A manifestação tornou-se popular no futebol americano quando o quarterback Colin Kaepernick se ajoelhou enquanto se entoava o hino num jogo em 2016. A única diferença entre o gesto de Eminem e de Kaepernick é que este último pousou o joelho direito no chão. O rapper ajoelhou-se com a perna esquerda.

E não parou aqui: outras polémicas marcaram o intervalo da Super Bowl. A roupa de Snoop Dogg, o primeiro cantor a entrar em palco, foi uma delas: depois de ter negado que pertencia ao gang Rollin’ 20 Crips, o rapper apareceu em palco com um fato azul com cornucópias, elementos comuns na vestimenta dos membros destes grupos. E Dr. Dre, a quem a NFL terá pedido para não dizer que “ainda não ama a polícia”, cantou mesmo o polémico verso de “Still Dre”.

Apesar das aparições surpresa de Anderson Paak a tocar bateria durante o espetáculo e de 50 Cent para interpretar “In Da Club” num palco que mimetizava uma discoteca à pinha, o rei da festa foi mesmo Dr. Dre: o rapper e produtor musical celebra em 2022 o trigésimo aniversário do seu primeiro álbum a solo, “The Chronic”, e foi um dos maiores impulsionadores das carreiras dos outros artistas que subiram ao palco no intervalo da Super Bowl.

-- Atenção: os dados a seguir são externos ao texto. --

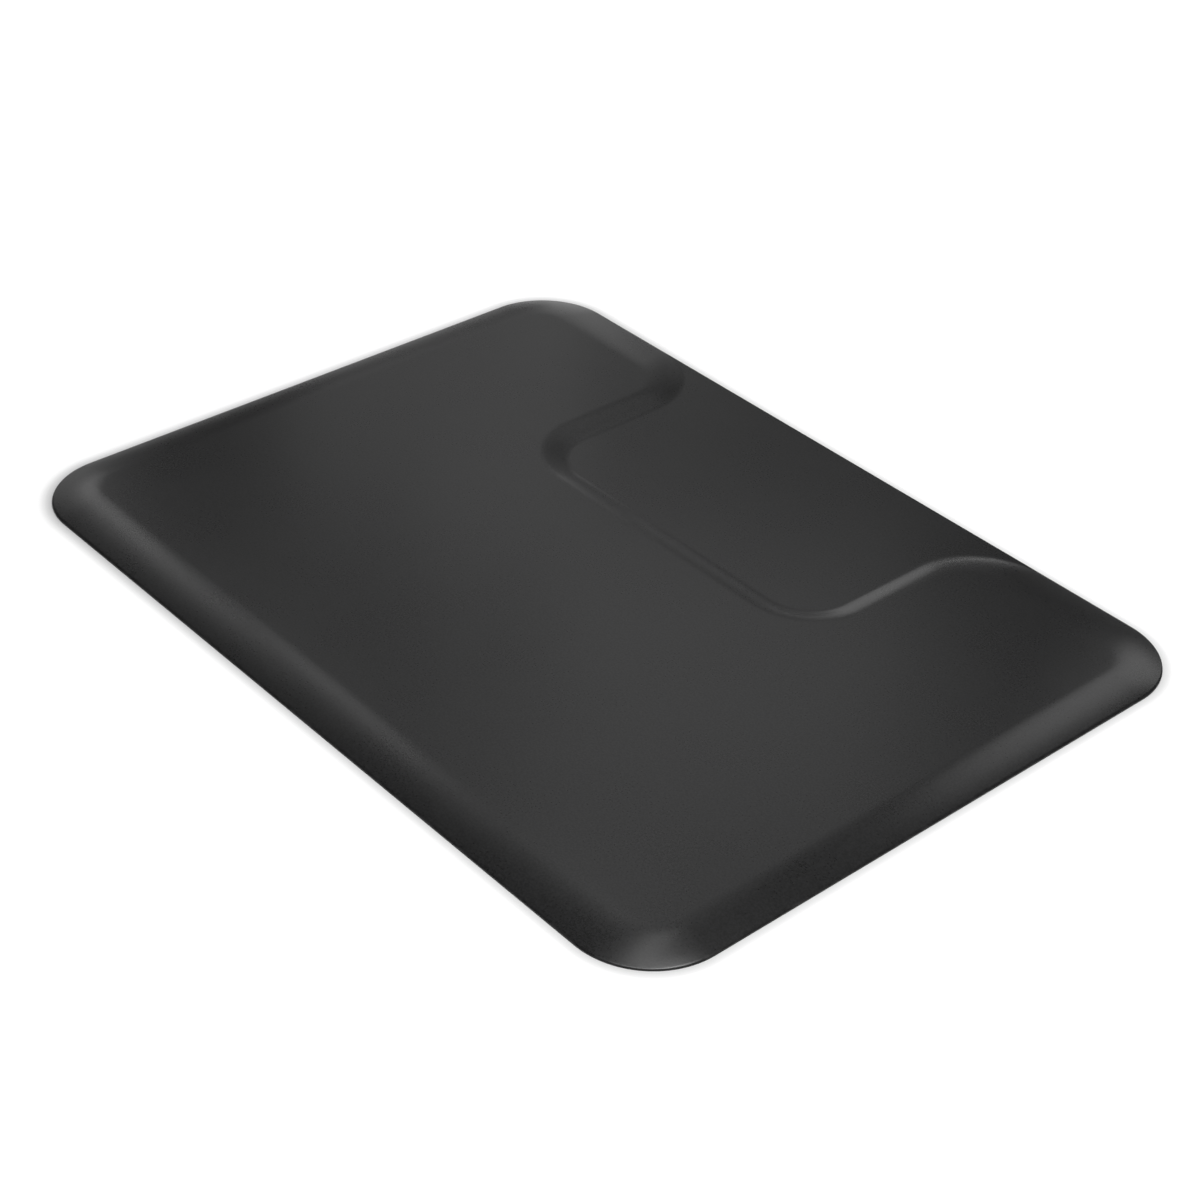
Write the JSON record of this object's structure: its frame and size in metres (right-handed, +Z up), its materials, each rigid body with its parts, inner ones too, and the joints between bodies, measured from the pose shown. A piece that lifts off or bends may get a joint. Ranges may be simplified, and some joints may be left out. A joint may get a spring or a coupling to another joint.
{
  "type": "anti-fatigue mat",
  "caption": "Rounded rectangular foam floor mat with a bevelled edge, a flat cushioned standing surface and a thin-floored recess in one long side for a chair base.",
  "frame": {"origin": "centre of the mat's footprint, on the floor", "axes": "+X along the long side, +Y across the mat towards the side with the recess, +Z up"},
  "size_m": [1.2192, 0.9144, 0.0127],
  "materials": {
    "skin": "black polyurethane skin, satin with a very fine moulded grain",
    "soft_foam": "dark grey closed-cell foam, soft",
    "firm_foam": "dark grey closed-cell foam, firm",
    "grip_sheet": "matte black rubbery sheet"
  },
  "bodies": {
    "root": {"top_skin": "skin", "comfort_foam": "soft_foam", "support_foam": "firm_foam", "base_sheet": "grip_sheet"}
  },
  "joints": []
}
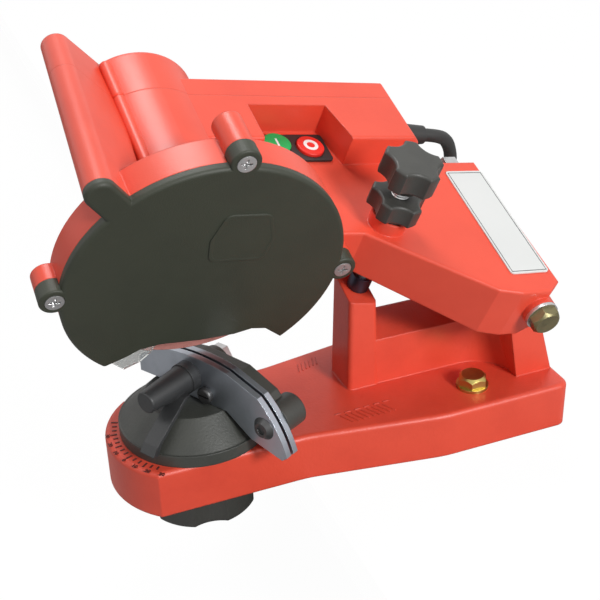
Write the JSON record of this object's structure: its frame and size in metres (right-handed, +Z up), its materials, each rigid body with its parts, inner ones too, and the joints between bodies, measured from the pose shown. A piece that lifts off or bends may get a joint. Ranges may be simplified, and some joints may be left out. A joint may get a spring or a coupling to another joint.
{
  "type": "electric saw chain sharpener",
  "caption": "Bench-mounted electric saw chain sharpener: a swinging motor head with a guarded grinding wheel over a turning chain vise on a cast base.",
  "frame": {"origin": "midway between the two bench bolts, in the plane of the bench top", "axes": "+Z up from the bench, +X from the vise to the pivot of the head, +Y away from the user"},
  "size_m": [0.308, 0.2668, 0.2206],
  "materials": {
    "red_cast": "glossy red paint on cast metal, slightly uneven",
    "red_plastic": "glossy red moulded plastic",
    "dark_cast": "satin dark grey moulding",
    "vise_dark": "dark grey satin paint",
    "rail_steel": "ground steel plate",
    "screw_steel": "bright steel",
    "zinc": "yellow zinc plating",
    "black_plastic": "matt black moulding",
    "knob_black": "satin black moulding",
    "green_plastic": "green button",
    "red_button": "red button",
    "label": "bare pale plate",
    "clear": "clear plastic",
    "abrasive": "fine reddish abrasive",
    "copper": "lacquered copper wire",
    "laminations": "stacked steel sheets",
    "brass": "plain brass",
    "carbon": "carbon",
    "rubber": "black rubber"
  },
  "bodies": {
    "frame": {"base": "red_cast", "bench_bolts": "zinc", "bench_washers": "zinc", "pivot_bolt": "screw_steel", "pivot_nut": "screw_steel", "pivot_washers": "screw_steel", "power_cord": "rubber", "cord_coil": "rubber", "plug": "rubber"},
    "head": {"front_housing": "red_plastic", "rear_housing": "red_plastic", "guard_cover": "dark_cast", "guard_screws": "screw_steel", "housing_screws": "screw_steel", "visor": "clear", "visor_screw": "screw_steel", "label_plate": "label", "stator_core": "laminations", "field_coils": "copper", "brush_holders": "brass", "brushes": "carbon", "motor_bearings": "screw_steel", "switch_plate": "black_plastic", "switch_body": "black_plastic", "capacitor": "black_plastic", "pivot_bushes": "brass", "screw_insert": "brass", "strain_relief": "rubber"},
    "arbor": {"motor_shaft": "screw_steel", "grinding_wheel": "abrasive", "inner_flange": "screw_steel", "outer_flange": "screw_steel", "wheel_nut": "screw_steel", "fan": "black_plastic", "rotor_core": "laminations", "armature_winding": "copper", "commutator": "copper"},
    "green_push": {"green_button": "green_plastic"},
    "red_push": {"red_button": "red_button"},
    "depth_tip": {"tip_cap": "screw_steel"},
    "depth_spindle": {"depth_screw": "screw_steel", "depth_knob": "knob_black"},
    "lock_nut": {"lock_nut_knob": "knob_black"},
    "vise": {"turntable": "vise_dark", "far_rail": "rail_steel", "clamp_screw": "screw_steel", "clamp_nut": "screw_steel", "stop_pin": "screw_steel", "turntable_stud": "screw_steel"},
    "jaw": {"near_rail": "rail_steel", "guide_pin": "screw_steel", "guide_screw": "screw_steel", "clamp_collar": "black_plastic"},
    "clamp": {"clamp_lever": "black_plastic"},
    "pawl": {"stop_pawl": "screw_steel"},
    "under_knob": {"lock_knob": "knob_black", "knob_washer": "screw_steel"}
  },
  "joints": [
    {"name": "head_swing", "type": "hinge", "parent": "frame", "child": "head", "pos_m": [0.02153, 0.00031, 0.09012], "axis": [0, 0.9336, 0.3584], "range_deg": [0, 40], "deforming": ["power_cord"]},
    {"name": "wheel_spin", "type": "hinge", "parent": "head", "child": "arbor", "pos_m": [-0.133, 0.0165, 0.13165], "axis": [0, 0.9336, 0.3584], "continuous": true},
    {"name": "green_press", "type": "slide", "parent": "head", "child": "green_push", "axis": [-0.1994, 0.3512, -0.9148], "range_m": [0, 0.002], "stiffness_N_per_m": 800},
    {"name": "red_press", "type": "slide", "parent": "head", "child": "red_push", "axis": [-0.1994, 0.3512, -0.9148], "range_m": [0, 0.002], "stiffness_N_per_m": 800},
    {"name": "depth_travel", "type": "slide", "parent": "head", "child": "depth_tip", "axis": [0.1994, -0.3512, 0.9148], "range_m": [0, 0.01]},
    {"name": "depth_turn", "type": "hinge", "parent": "depth_tip", "child": "depth_spindle", "pos_m": [-0.03788, -0.01189, 0.12188], "axis": [0.1994, -0.3512, 0.9148], "range_deg": [0, 2880.5]},
    {"name": "lock_nut_turn", "type": "hinge", "parent": "head", "child": "lock_nut", "pos_m": [-0.03748, -0.01259, 0.12371], "axis": [0.1994, -0.3512, 0.9148], "range_deg": [0, 180]},
    {"name": "vise_turn", "type": "hinge", "parent": "frame", "child": "vise", "pos_m": [-0.136, 0, 0.03], "axis": [0, 0, 1], "range_deg": [-65, 5]},
    {"name": "jaw_slide", "type": "slide", "parent": "vise", "child": "jaw", "axis": [-0.866, -0.5, 0], "range_m": [0, 0.0012]},
    {"name": "clamp_turn", "type": "hinge", "parent": "jaw", "child": "clamp", "pos_m": [-0.15182, -0.0126, 0.054], "axis": [-0.866, -0.5, 0], "range_deg": [0, 90.1]},
    {"name": "pawl_lift", "type": "hinge", "parent": "vise", "child": "pawl", "pos_m": [-0.13388, 0.02432, 0.0495], "axis": [-0.866, -0.5, 0], "range_deg": [0, 50]},
    {"name": "under_knob_turn", "type": "hinge", "parent": "frame", "child": "under_knob", "pos_m": [-0.136, 0, -0.009], "axis": [0, 0, 1], "range_deg": [0, 180]}
  ],
  "couplings": [
    {"joint": "depth_turn", "follows": "depth_travel", "rad_per_m": 5026.5},
    {"joint": "clamp_turn", "follows": "jaw_slide", "rad_per_m": 1309}
  ]
}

É mencionado em muitas letras de Eminem — em “Forgot About Dre” até lhe dedica o título da música, que também interpretou —, partilha “The Next Episode” com Snoop Dogg, produziu o maior hit de Mary J. Blige, “Family Affair”, e um dos maiores sucessos de 50 Cent, “In Da Club”; e incluiu Dr. Dre num dos seus álbuns, ajudando a lançar a carreira do artista conterrâneo de Compton.

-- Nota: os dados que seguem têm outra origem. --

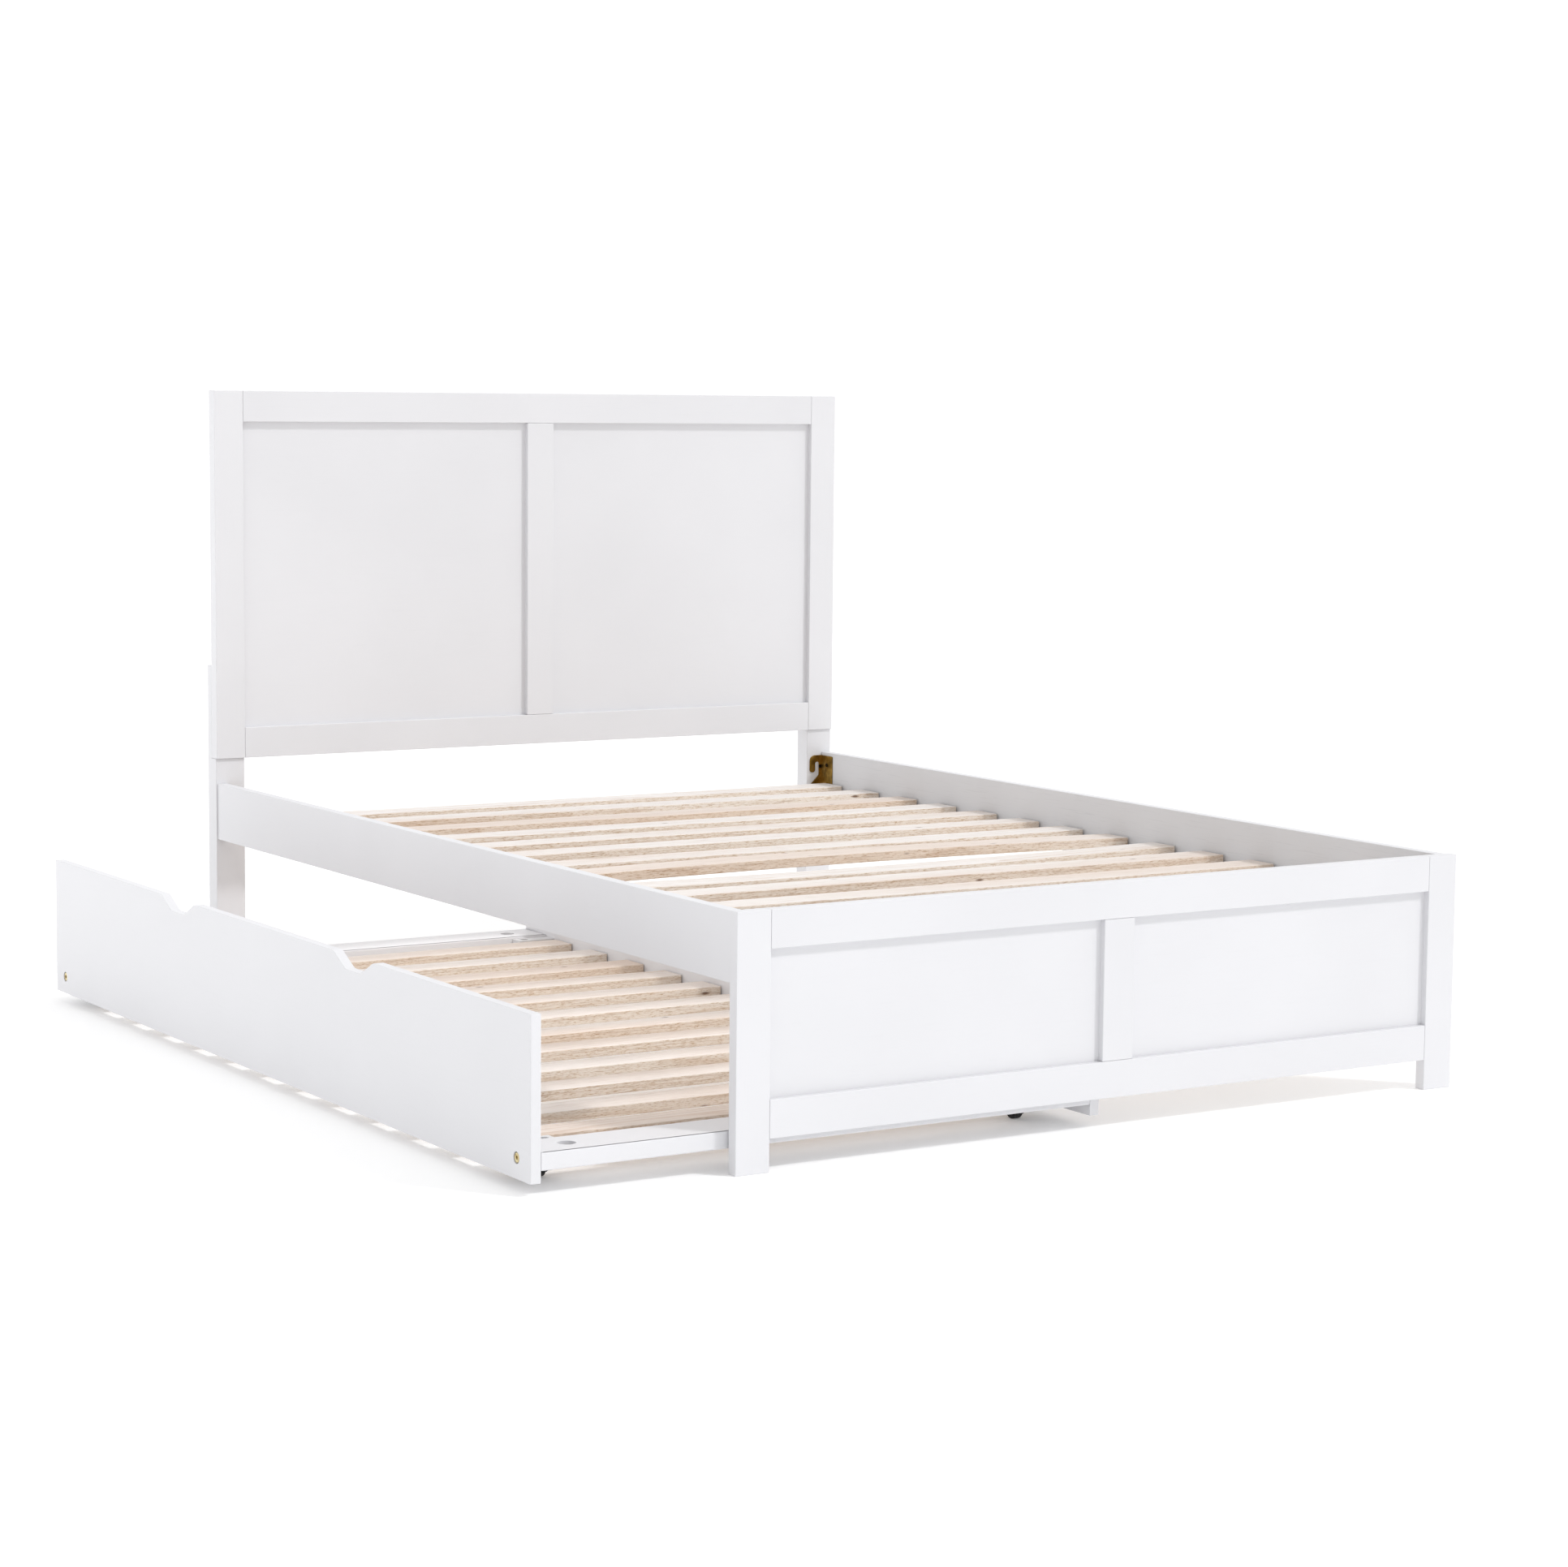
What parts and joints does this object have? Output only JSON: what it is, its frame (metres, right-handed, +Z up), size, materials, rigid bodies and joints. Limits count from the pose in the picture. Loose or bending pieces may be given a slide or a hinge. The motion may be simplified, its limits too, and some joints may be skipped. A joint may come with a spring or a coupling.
{
  "type": "trundle bed",
  "caption": "Full-size panel bed in white painted timber with pine slats and a low trundle on castors that rolls out from under its side.",
  "frame": {"origin": "floor level under the middle of the whole footprint, with the trundle pulled part of the way out", "axes": "+Z up, +Y towards the headboard, -X the side the trundle rolls out of"},
  "size_m": [1.763, 2.016, 1.168],
  "materials": {
    "white_enamel": "satin white enamel on timber",
    "pine": "planed, unfinished pine",
    "zinc_steel": "yellow-passivated zinc plating",
    "black_nylon": "moulded black nylon",
    "black_tread": "moulded black nylon wheel"
  },
  "bodies": {
    "bed": {"headboard_left_post": "white_enamel", "headboard_right_post": "white_enamel", "headboard_top_rail": "white_enamel", "headboard_lower_rail": "white_enamel", "headboard_mullion": "white_enamel", "headboard_left_panel": "white_enamel", "headboard_right_panel": "white_enamel", "footboard_left_post": "white_enamel", "footboard_right_post": "white_enamel", "footboard_top_rail": "white_enamel", "footboard_lower_rail": "white_enamel", "footboard_mullion": "white_enamel", "footboard_left_panel": "white_enamel", "footboard_right_panel": "white_enamel", "left_head_leg": "white_enamel", "right_head_leg": "white_enamel", "left_side_rail": "white_enamel", "right_side_rail": "white_enamel", "left_head_hook_plate": "zinc_steel", "left_foot_hook_plate": "zinc_steel", "right_head_hook_plate": "zinc_steel", "right_foot_hook_plate": "zinc_steel", "bed_slat_01": "pine", "bed_slat_02": "pine", "bed_slat_03": "pine", "bed_slat_04": "pine", "bed_slat_05": "pine", "bed_slat_06": "pine", "bed_slat_07": "pine", "bed_slat_08": "pine", "bed_slat_09": "pine", "bed_slat_10": "pine", "bed_slat_11": "pine", "bed_slat_12": "pine", "bed_slat_13": "pine"},
    "trundle": {"trundle_front_board": "white_enamel", "trundle_far_board": "white_enamel", "trundle_foot_plank": "white_enamel", "trundle_head_plank": "white_enamel", "trundle_slat_01": "pine", "trundle_slat_02": "pine", "trundle_slat_03": "pine", "trundle_slat_04": "pine", "trundle_slat_05": "pine", "trundle_slat_06": "pine", "trundle_slat_07": "pine", "trundle_slat_08": "pine", "trundle_slat_09": "pine", "trundle_slat_10": "pine", "trundle_slat_11": "pine", "trundle_slat_12": "pine"},
    "foot_front_castor": {"castor_foot_front_housing": "black_nylon"},
    "foot_front_wheel": {"castor_foot_front_wheel": "black_tread"},
    "foot_far_castor": {"castor_foot_far_housing": "black_nylon"},
    "foot_far_wheel": {"castor_foot_far_wheel": "black_tread"},
    "head_front_castor": {"castor_head_front_housing": "black_nylon"},
    "head_front_wheel": {"castor_head_front_wheel": "black_tread"},
    "head_far_castor": {"castor_head_far_housing": "black_nylon"},
    "head_far_wheel": {"castor_head_far_wheel": "black_tread"}
  },
  "joints": [
    {"name": "trundle_slide", "type": "slide", "parent": "bed", "child": "trundle", "axis": [-1, 0, 0], "range_m": [-0.336, 0.72]},
    {"name": "foot_front_castor_swivel", "type": "hinge", "parent": "trundle", "child": "foot_front_castor", "pos_m": [-0.804, -0.875, 0.036], "axis": [0, 0, 1], "continuous": true},
    {"name": "foot_front_wheel_roll", "type": "hinge", "parent": "foot_front_castor", "child": "foot_front_wheel", "pos_m": [-0.804, -0.857, 0.016], "axis": [1, 0, 0], "continuous": true},
    {"name": "foot_far_castor_swivel", "type": "hinge", "parent": "trundle", "child": "foot_far_castor", "pos_m": [0.073, -0.875, 0.036], "axis": [0, 0, 1], "continuous": true},
    {"name": "foot_far_wheel_roll", "type": "hinge", "parent": "foot_far_castor", "child": "foot_far_wheel", "pos_m": [0.073, -0.857, 0.016], "axis": [1, 0, 0], "continuous": true},
    {"name": "head_front_castor_swivel", "type": "hinge", "parent": "trundle", "child": "head_front_castor", "pos_m": [-0.804, 0.856, 0.036], "axis": [0, 0, 1], "continuous": true},
    {"name": "head_front_wheel_roll", "type": "hinge", "parent": "head_front_castor", "child": "head_front_wheel", "pos_m": [-0.804, 0.874, 0.016], "axis": [1, 0, 0], "continuous": true},
    {"name": "head_far_castor_swivel", "type": "hinge", "parent": "trundle", "child": "head_far_castor", "pos_m": [0.073, 0.856, 0.036], "axis": [0, 0, 1], "continuous": true},
    {"name": "head_far_wheel_roll", "type": "hinge", "parent": "head_far_castor", "child": "head_far_wheel", "pos_m": [0.073, 0.874, 0.016], "axis": [1, 0, 0], "continuous": true}
  ]
}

Nem só dos vivos se faz o hip hop que ainda hoje desafia os decibéis das colunas nas discotecas, por isso ninguém se esqueceu de um dos nomes incontornáveis daquela arte: coube a Kendrick Lamar, o benjamim do grupo, interpretar “California Love”, de Tupac.

E nada foi deixado ao acaso na aparição do artista: em “m.A.A.d city”, a primeira música que cantou, o termo “m.A.A.d” é uma referência ao grupo de hip hop “WC and the Maad Circle”, cujo criador deu origem a um grupo gangster associado à banda que Dr. Dre fundou, N.W.A.. Já “Alright”, a segunda canção, é considerada uma das músicas mais importantes do movimento Black Lives Matter.

Só depois da atuação de Kendrick Lamar, acompanhado por dançarinos ornamentados com faixas que diziam “Dre Day” (em português, Dia do Dre) é que as atenções se voltaram para o convidado surpresa, 50 Cent, que surgiu de cabeça para baixo no plano inicial da sua intervenção, tal como aparece no videoclip original da música que interpretou. A internet fez o resto.

Mas a circularidade do espetáculo obrigou as câmaras a voltarem-se novamente para Dr. Dre e Snoop Dogg, que já tinham aberto o intervalo. E a música que terminou o concerto não podia simbolizar uma finalização mais alusiva ao primeiro espetáculo da Super Bowl completamente dedicado ao rap e hip hop: “Still Dre”.